EXERCISE AIM: Find the string "with" and gather every line that holds it.

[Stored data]
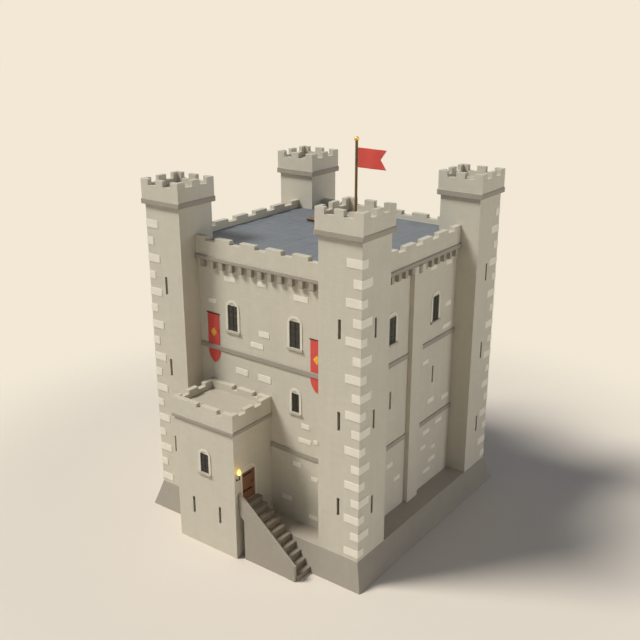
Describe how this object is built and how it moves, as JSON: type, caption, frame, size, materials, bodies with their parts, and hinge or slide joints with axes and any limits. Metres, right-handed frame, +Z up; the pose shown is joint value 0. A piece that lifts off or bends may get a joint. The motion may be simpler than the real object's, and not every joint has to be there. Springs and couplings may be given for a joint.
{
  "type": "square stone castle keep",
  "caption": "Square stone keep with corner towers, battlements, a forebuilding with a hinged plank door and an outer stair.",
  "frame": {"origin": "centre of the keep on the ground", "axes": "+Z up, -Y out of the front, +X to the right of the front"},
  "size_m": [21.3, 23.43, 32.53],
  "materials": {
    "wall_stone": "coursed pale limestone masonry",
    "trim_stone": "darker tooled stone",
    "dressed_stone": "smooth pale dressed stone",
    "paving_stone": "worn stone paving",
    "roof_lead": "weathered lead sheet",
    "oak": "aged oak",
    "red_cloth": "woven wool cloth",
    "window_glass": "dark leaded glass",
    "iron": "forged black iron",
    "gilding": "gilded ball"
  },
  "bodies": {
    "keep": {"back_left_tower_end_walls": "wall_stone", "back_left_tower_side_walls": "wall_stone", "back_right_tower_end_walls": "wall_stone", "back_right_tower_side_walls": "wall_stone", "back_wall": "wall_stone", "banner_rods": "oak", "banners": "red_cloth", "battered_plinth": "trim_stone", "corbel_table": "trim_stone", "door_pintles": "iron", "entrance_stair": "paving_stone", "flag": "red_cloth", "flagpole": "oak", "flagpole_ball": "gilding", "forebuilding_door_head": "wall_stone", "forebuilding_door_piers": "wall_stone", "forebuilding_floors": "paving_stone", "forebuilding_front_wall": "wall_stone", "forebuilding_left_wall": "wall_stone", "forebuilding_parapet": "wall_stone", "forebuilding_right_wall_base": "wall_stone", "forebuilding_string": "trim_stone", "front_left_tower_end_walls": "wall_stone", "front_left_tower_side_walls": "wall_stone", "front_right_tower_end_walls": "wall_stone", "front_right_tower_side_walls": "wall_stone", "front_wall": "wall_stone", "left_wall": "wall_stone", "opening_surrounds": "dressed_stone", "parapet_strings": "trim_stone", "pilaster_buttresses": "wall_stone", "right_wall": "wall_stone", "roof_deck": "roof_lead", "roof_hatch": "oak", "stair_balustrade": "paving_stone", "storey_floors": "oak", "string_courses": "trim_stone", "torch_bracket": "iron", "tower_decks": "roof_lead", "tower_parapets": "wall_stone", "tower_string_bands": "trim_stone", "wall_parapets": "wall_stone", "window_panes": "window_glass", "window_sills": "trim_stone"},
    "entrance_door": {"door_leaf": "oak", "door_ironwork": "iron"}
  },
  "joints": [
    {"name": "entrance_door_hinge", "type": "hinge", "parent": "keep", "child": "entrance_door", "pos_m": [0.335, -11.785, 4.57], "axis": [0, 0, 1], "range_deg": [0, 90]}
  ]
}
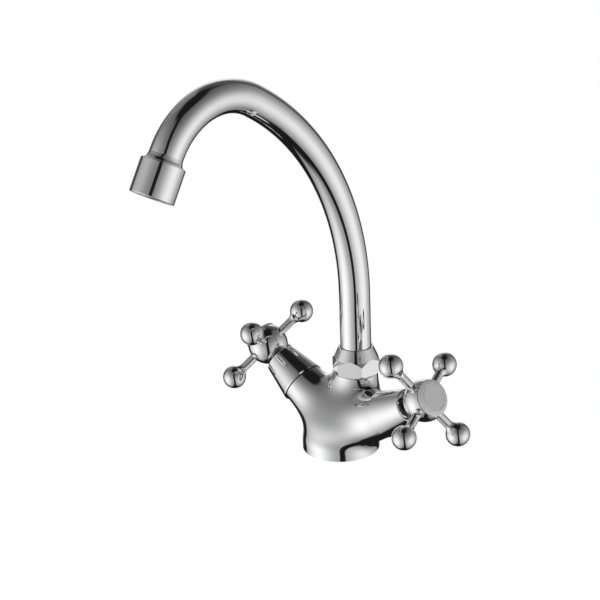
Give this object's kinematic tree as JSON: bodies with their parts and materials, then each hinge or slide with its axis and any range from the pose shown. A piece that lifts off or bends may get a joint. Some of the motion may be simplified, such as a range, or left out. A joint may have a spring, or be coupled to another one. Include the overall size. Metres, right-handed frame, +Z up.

ANSWER TO THIS PROBLEM:
Describe how this object is built and how it moves, as JSON: type, caption, frame, size, materials, bodies with their parts, and hinge or slide joints with axes and any limits. Metres, right-handed frame, +Z up; the pose shown is joint value 0. A piece that lifts off or bends may get a joint. The motion may be simpler than the real object's, and not every joint has to be there. Springs and couplings may be given for a joint.
  "caption": "Square stone keep with corner towers, battlements, a forebuilding with a hinged plank door and an outer stair.",
Give this object's kinematic tree as JSON: bodies with their parts and materials, then each hinge or slide with its axis and any range from the pose shown. A piece that lifts off or bends may get a joint. Some of the motion may be simplified, such as a range, or left out. A joint may have a spring, or be coupled to another one. Include the overall size. Metres, right-handed frame, +Z up.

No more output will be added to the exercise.